Mas não. Nada acontece. Vivemos num país de capados que choramingam a desgraça que lhes acontece sem levantarem um dedo contra a danada. É isto um mistério. Que forma inesperada, inimaginável, deverá assumir a fagulha, para ressuscitar os capados do seu torpor?

A aleivosia dos tutores

Ao fim do dia 1 de Junho de 2013, começo a receber mensagens de gente envolvida na manifestação convocada pelo QSLT: onde estavas tu? porque faltaste à manif? como justificas a tua contribuição para o relativo falhanço desta iniciativa?

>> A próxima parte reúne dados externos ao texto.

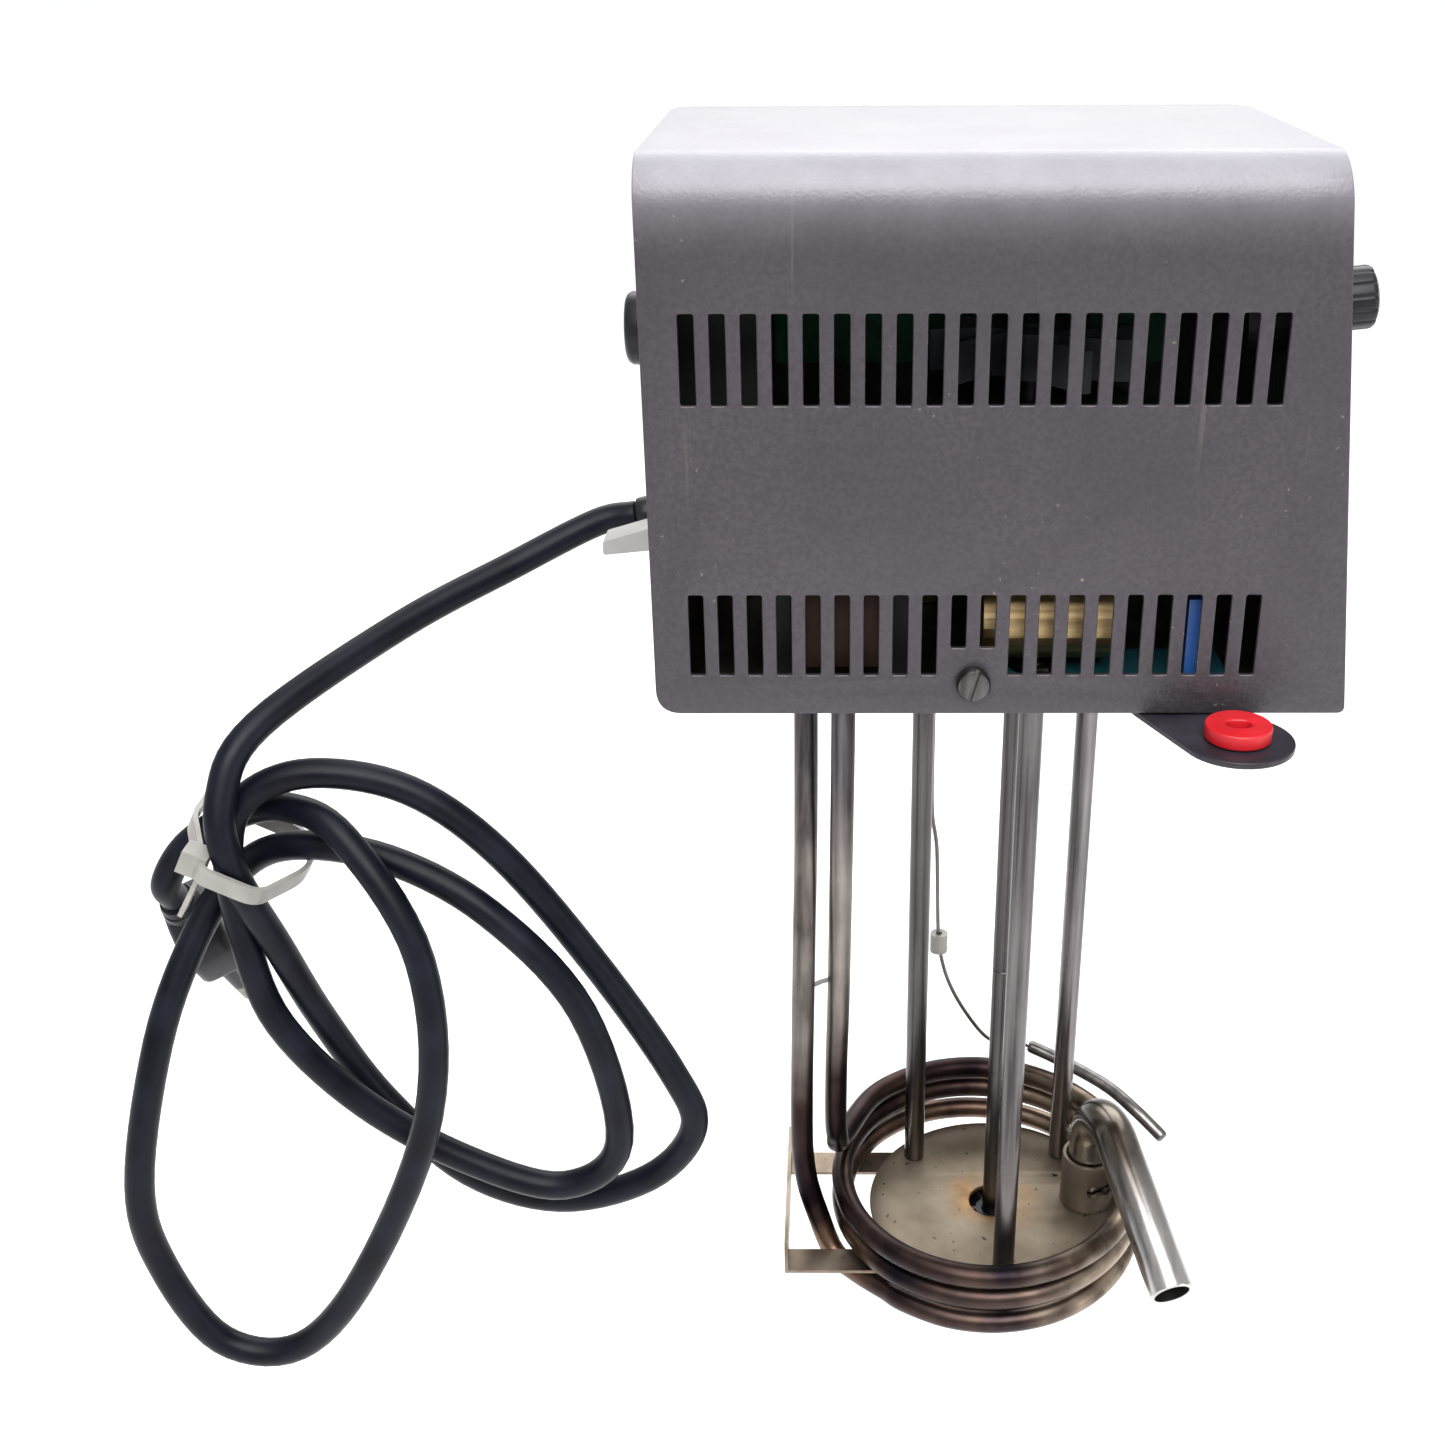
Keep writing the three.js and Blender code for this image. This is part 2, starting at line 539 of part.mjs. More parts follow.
// ---- What the head holds ------------------------------------------------------------------------
function addElectrics() {
  const board = rounded([[-2, -47.2], [62, -47.2], [62, -25], [-2, -25]], [round(...RODS.front, 6.5)]);
  add('power_board', slab(board, 3.6, 5.2), 'teal');
  add('motor_capacitor', bar([4, -33, 18.2], [34, -33, 18.2], 11, 28), 'brass');
  add('filter_capacitor', box(50.5, 55.5, -46, -38, 5.5, 26), 'blue');
  add('control_board', box(-60, 58, 29, 30.6, 63, 95), 'board');
  for (const [side, x] of [['left', -52], ['right', 50]]) {
    add(`board_spacer_${side}`, bar([x, 30.9, 79], [x, 49.6, 79], 3, 12), 'white');
  }
  add('terminal_block', cut(
    box(-60, -30, 20, 32, INSIDE_FLOOR, 16),
    ...[-54, -48, -42, -36].map((x) => box(x - 0.6, x + 0.6, 19, 33, 9, 17)),
  ), 'white');
}

function addTransformer() {
  const windows = [[-40.8, -35], [-23, -17.2]].map(([x0, x1]) => box(x0, x1, -39, -21, 9, 32.4));
  add('transformer_core', cut(box(-46, -12, -38, -22, INSIDE_FLOOR, 38), ...windows), 'iron');
  const leg = shaped([[-35.3, -38.3], [-22.7, -38.3], [-22.7, -21.7], [-35.3, -21.7]]);
  const coil = rounded([[-40.5, -45.5, 4], [-17.5, -45.5, 4], [-17.5, -15, 4], [-40.5, -15, 4]], [leg]);
  add('transformer_winding', slab(coil, 9.3, 32.1), 'winding');
}

// ---- Mains lead, its tie and plug ---------------------------------------------------------------
const LEAD_ROUTE = [
  [-81.5, 11.3, 27.8], [-92, 10.8, 25.8], [-113, 1, 17.5], [-138, -19, 9], [-165, -51, -3],
  [-172, -62, -16], [-171, -66, -32],
  [-165, -60, -58], [-159, -54, -83], [-147, -52, -109], [-127, -53, -132], [-103, -54, -140],
  [-79, -55, -132], [-67, -55, -116], [-72, -55, -98], [-90, -54, -66], [-111, -53, -36], [-131, -53, -19],
  [-153, -54, -14], [-168, -56, -19], [-174, -58, -31], [-173, -60, -55], [-167, -62, -79], [-149, -62, -103],
  [-124, -62, -121], [-100, -63, -128], [-85, -64, -113], [-92, -64, -74], [-113, -61, -48], [-137, -56, -36],
  [-161, -51, -35], [-176, -49, -43], [-186, -57, -57], [-195, -68, -80], [-203, -76, -117],
  [-201, -77, -142], [-189, -78, -166], [-169, -78, -168], [-149, -78, -143], [-129, -76, -96],
  [-128, -71, -55], [-145, -61, -28], [-161, -52, -24], [-177, -46, -30], [-189, -46, -38], [-195.5, -46.5, -48],
  [-196, -42, -55],
];
const LEAD_STEPS = 80;
const PLUG = { end: [-196, -41.8, -55.3], axis: [0.1, 0.55, -0.83], across: [0.45, -0.7, -0.5] };

// Local X is across the pins, local Z is along them.
function placePlug(geometry) {
  const z = new THREE.Vector3(...PLUG.axis).normalize();
  const y = z.clone().cross(new THREE.Vector3(...PLUG.across)).normalize();
  const x = y.clone().cross(z);
  const place = new THREE.Matrix4().makeBasis(x, y, z).setPosition(...PLUG.end);
  return geometry.applyMatrix4(place);
}

function plugBody() {
  const shell = upright(rounded([
    [-6, 6, 1], [6, 6, 1], [12, 11, 4], [12.5, 24, 1.5], [-12.5, 24, 1.5], [-12, 11, 4],
  ]), -6.5, 6.5);
  const collar = bar([0, 0, 0.6], [0, 0, 8], 4.4, 16, 6);
  return placePlug(join(shell, collar));
}

// The tie's own X and Y span the loop; its Z runs along the bundle of lead.
function placeTie(geometry) {
  const z = new THREE.Vector3(0.45, 0, 0.89).normalize();
  const y = new THREE.Vector3(0, 1, 0);
  const place = new THREE.Matrix4().makeBasis(y.clone().cross(z), y, z).setPosition(-172, -56, -34);
  return geometry.applyMatrix4(place);
}

function leadTie() {
  const inner = rounded([[-5, -14.2, 2], [8.6, -14.2, 3], [14.8, 1, 3], [14.8, 11, 3], [9, 16.5, 3],
    [-13.2, 16.5, 3], [-13.2, 5, 2], [-7.4, -7, 2]]);
  const outer = rounded([[-6, -15.4, 3], [9.3, -15.4, 4], [16, 0.7, 4], [16, 11.6, 4], [9.6, 17.7, 4],
    [-14.4, 17.7, 4], [-14.4, 4.6, 3], [-8.6, -7.3, 3]], [inner]);
  const head = box(-10.8, -4.9, -13, -7.2, -3, 3);
  const tail = box(-0.55, 0.55, -2.2, 2.2, -12, 0).rotateY(3 * DEG).translate(-5.4, -10.4, -2.6);
  return placeTie(join(slab(outer, -2.2, 2.2), head, tail));
}

function addLead() {
  const relief = [[0, -9], [4, -9], [5.2, -8], [5.2, 0], [5.2, 1], [4.2, 12], [0, 12]];
  add('strain_relief', aim(turned(0, 0, relief, 16), [-69.2, 11.3, 29.7], [-1, 0, -0.155]), 'rubber');
  add('mains_cord', tube(LEAD_ROUTE, LEAD_RADIUS, 8, LEAD_STEPS), 'rubber');
  add('cord_tie', leadTie(), 'nylon');
  add('plug_body', plugBody(), 'rubber');
  for (const [side, x] of [['left', -9.5], ['right', 9.5]]) {
    add(`plug_pin_${side}`, placePlug(bar([x, 0, 24.3], [x, 0, 41], 2, 12)), 'brass');
  }
}

addHead();
addKnob();
addDial();
addSwitch();
addRods();
addDrive();
addPump();
addHeater();
addGuard();
addProbe();
addArm();
addElectrics();
addTransformer();
addLead();

export default model;
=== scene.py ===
"""Looks for an immersion heating circulator: a slotted grey head on steel rods, with its lead tied up."""
import math

import bmesh
import bpy
from mathutils import Matrix, Vector, noise


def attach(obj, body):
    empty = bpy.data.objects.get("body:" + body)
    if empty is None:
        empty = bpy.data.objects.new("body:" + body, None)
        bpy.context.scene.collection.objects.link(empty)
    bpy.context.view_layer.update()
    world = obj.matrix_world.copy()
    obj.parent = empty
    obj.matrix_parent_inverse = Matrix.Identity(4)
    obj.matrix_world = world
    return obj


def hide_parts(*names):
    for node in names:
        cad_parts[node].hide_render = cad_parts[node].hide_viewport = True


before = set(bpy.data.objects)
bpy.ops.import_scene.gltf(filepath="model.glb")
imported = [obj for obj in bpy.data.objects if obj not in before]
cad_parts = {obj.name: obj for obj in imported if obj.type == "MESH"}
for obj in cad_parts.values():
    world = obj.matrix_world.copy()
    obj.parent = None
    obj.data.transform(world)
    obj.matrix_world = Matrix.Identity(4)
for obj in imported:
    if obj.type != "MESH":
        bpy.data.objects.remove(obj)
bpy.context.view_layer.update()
MM = 0.001
FLOOR_Z = -0.42


def mm(*values):
    return Vector(values) * MM


# ---- Camera and light ---------------------------------------------------------------------------
def add_camera():
    data = bpy.data.cameras.new("camera")
    data.sensor_width = 36
    data.lens = 42.74
    data.shift_x = -0.0696
    data.shift_y = -0.0074
    data.clip_start = 0.01
    camera = bpy.data.objects.new("camera", data)
    camera.location = mm(-29.68, -412.86, 167.04)
    camera.rotation_euler = [math.radians(a) for a in (65.217, 0.245, 0.427)]
    bpy.context.scene.collection.objects.link(camera)
    bpy.context.scene.camera = camera


def add_area(name, place, target, size, power):
    light = bpy.data.lights.new(name, "AREA")
    light.shape = "RECTANGLE"
    light.size, light.size_y = size
    light.energy = power
    lamp = bpy.data.objects.new(name, light)
    lamp.location = place
    lamp.rotation_euler = (Vector(target) - Vector(place)).to_track_quat("-Z", "Y").to_euler()
    bpy.context.scene.collection.objects.link(lamp)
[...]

Pois bem, estava a acompanhar outra gente, gente que estava em luta, os moradores de Carnide contra o ataque da privatização que encerra os serviços de proximidade dos CTT; estava solidário, ao lado deles, da forma mais útil que me era possível dentro das minhas limitações.

20 moradores de Carnide, quase todos de cabelos grisalhos, dirigiram-se ao centro da cidade para lavrarem o seu protesto. Eu acompanhei esse protesto. Por isso estava nessa acção e não a brincar às manifestaçõezinhas. Por esse país fora, muitas outras pequenas lutas como esta estavam em curso.

Por isso limito-me a devolver a pergunta: onde estavam vocês?